## Begin Input data

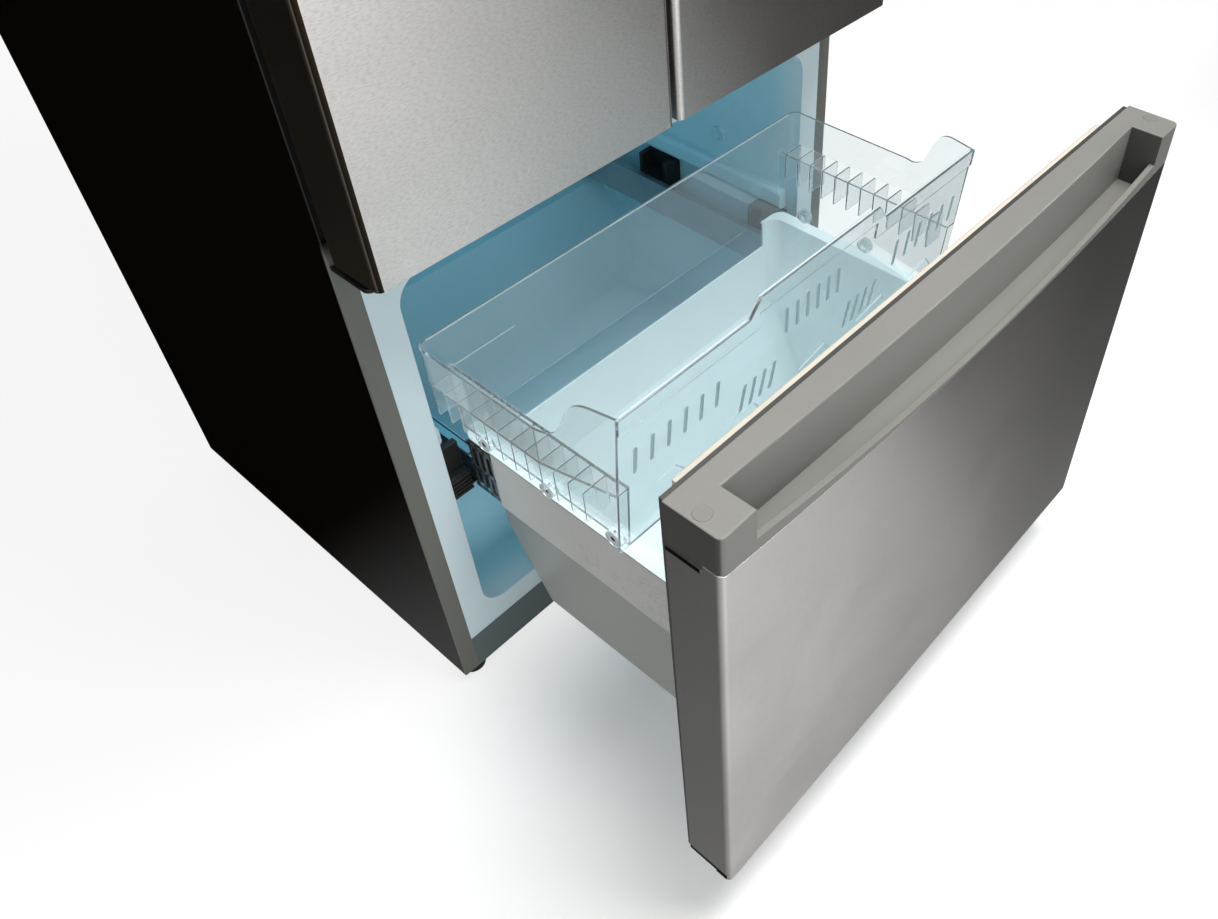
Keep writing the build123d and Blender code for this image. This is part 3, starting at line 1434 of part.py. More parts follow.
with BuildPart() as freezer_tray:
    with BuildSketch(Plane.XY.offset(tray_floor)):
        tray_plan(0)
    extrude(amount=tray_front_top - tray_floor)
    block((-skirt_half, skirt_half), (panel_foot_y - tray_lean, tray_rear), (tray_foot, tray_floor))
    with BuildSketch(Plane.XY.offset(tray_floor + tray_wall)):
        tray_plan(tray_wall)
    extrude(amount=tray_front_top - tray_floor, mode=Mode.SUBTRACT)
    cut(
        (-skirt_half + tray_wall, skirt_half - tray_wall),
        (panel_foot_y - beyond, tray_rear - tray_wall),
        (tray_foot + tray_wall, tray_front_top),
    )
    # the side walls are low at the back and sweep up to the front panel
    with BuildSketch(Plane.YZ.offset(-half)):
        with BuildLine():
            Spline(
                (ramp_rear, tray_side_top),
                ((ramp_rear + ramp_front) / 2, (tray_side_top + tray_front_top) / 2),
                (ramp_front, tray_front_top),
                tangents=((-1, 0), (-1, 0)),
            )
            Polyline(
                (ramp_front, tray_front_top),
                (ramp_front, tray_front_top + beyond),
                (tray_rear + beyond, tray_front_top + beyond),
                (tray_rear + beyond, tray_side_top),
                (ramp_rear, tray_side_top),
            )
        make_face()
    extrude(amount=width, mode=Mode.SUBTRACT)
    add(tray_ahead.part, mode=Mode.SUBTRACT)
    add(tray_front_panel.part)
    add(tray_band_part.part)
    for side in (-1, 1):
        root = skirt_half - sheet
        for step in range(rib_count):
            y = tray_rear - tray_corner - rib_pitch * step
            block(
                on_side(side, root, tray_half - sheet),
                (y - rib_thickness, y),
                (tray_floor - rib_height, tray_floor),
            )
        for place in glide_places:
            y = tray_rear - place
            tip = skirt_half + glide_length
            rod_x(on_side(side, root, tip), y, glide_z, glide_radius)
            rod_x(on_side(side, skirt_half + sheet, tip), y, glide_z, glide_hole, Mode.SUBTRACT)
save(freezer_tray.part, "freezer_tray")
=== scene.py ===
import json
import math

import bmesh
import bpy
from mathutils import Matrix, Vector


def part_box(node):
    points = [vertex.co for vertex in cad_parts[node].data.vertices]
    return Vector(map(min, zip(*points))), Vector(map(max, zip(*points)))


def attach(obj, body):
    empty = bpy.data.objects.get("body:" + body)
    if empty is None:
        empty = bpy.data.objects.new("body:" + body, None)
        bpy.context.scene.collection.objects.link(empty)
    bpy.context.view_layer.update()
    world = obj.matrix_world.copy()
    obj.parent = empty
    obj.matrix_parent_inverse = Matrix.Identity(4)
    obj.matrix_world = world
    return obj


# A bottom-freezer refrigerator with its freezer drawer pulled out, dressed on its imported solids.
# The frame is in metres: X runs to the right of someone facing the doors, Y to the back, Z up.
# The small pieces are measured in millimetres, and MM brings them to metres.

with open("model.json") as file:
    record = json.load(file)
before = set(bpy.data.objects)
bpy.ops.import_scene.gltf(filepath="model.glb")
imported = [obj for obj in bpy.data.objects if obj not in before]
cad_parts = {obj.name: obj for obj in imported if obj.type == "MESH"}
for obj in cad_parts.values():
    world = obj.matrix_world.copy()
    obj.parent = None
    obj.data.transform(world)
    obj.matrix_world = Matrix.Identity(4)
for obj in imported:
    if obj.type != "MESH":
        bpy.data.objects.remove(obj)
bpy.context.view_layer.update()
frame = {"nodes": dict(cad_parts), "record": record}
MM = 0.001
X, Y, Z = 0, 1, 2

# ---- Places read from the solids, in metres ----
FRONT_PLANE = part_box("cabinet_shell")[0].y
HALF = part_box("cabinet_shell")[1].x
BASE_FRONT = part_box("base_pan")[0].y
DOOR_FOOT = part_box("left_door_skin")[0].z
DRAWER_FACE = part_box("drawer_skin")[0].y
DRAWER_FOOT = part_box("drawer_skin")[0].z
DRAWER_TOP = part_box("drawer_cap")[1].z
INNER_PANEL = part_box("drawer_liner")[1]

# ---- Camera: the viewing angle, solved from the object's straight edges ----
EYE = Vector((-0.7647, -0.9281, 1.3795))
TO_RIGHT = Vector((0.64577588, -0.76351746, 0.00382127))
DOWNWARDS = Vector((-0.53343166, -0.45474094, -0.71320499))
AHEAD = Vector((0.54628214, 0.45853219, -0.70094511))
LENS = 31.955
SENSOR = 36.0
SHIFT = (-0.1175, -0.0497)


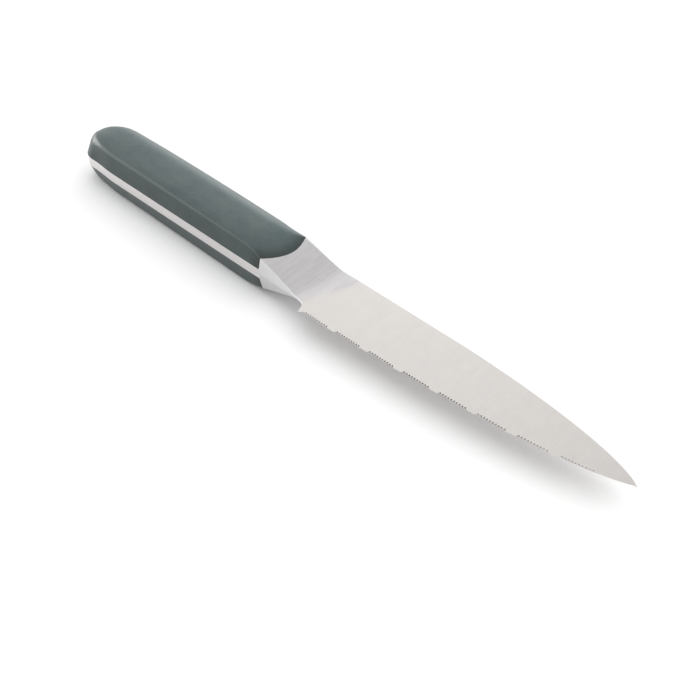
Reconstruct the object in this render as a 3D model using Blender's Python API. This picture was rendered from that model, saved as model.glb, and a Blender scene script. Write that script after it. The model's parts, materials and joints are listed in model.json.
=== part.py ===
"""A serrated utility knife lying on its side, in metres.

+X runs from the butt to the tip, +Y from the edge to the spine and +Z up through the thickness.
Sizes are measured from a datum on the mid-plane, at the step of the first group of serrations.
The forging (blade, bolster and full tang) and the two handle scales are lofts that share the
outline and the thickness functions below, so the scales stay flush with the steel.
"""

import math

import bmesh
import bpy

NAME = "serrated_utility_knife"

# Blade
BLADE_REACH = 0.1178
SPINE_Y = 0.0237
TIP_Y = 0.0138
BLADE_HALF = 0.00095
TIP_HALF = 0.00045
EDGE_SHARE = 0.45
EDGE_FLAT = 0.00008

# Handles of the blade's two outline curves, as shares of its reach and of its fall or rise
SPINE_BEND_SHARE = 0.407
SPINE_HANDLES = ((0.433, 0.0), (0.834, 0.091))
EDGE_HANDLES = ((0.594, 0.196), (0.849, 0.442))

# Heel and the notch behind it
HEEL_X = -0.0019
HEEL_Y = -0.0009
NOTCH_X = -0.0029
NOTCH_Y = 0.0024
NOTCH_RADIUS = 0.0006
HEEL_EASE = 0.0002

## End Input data

• [Task instructions]: Give again only the lines from the one bearing "add(tray_band_part.part)" through the one bearing "in imported if", exactly as they stand.

• [Answer to the problem]:
    add(tray_band_part.part)
    for side in (-1, 1):
        root = skirt_half - sheet
        for step in range(rib_count):
            y = tray_rear - tray_corner - rib_pitch * step
            block(
                on_side(side, root, tray_half - sheet),
                (y - rib_thickness, y),
                (tray_floor - rib_height, tray_floor),
            )
        for place in glide_places:
            y = tray_rear - place
            tip = skirt_half + glide_length
            rod_x(on_side(side, root, tip), y, glide_z, glide_radius)
            rod_x(on_side(side, skirt_half + sheet, tip), y, glide_z, glide_hole, Mode.SUBTRACT)
save(freezer_tray.part, "freezer_tray")
=== scene.py ===
import json
import math

import bmesh
import bpy
from mathutils import Matrix, Vector


def part_box(node):
    points = [vertex.co for vertex in cad_parts[node].data.vertices]
    return Vector(map(min, zip(*points))), Vector(map(max, zip(*points)))


def attach(obj, body):
    empty = bpy.data.objects.get("body:" + body)
    if empty is None:
        empty = bpy.data.objects.new("body:" + body, None)
        bpy.context.scene.collection.objects.link(empty)
    bpy.context.view_layer.update()
    world = obj.matrix_world.copy()
    obj.parent = empty
    obj.matrix_parent_inverse = Matrix.Identity(4)
    obj.matrix_world = world
    return obj


# A bottom-freezer refrigerator with its freezer drawer pulled out, dressed on its imported solids.
# The frame is in metres: X runs to the right of someone facing the doors, Y to the back, Z up.
# The small pieces are measured in millimetres, and MM brings them to metres.

with open("model.json") as file:
    record = json.load(file)
before = set(bpy.data.objects)
bpy.ops.import_scene.gltf(filepath="model.glb")
imported = [obj for obj in bpy.data.objects if obj not in before]
cad_parts = {obj.name: obj for obj in imported if obj.type == "MESH"}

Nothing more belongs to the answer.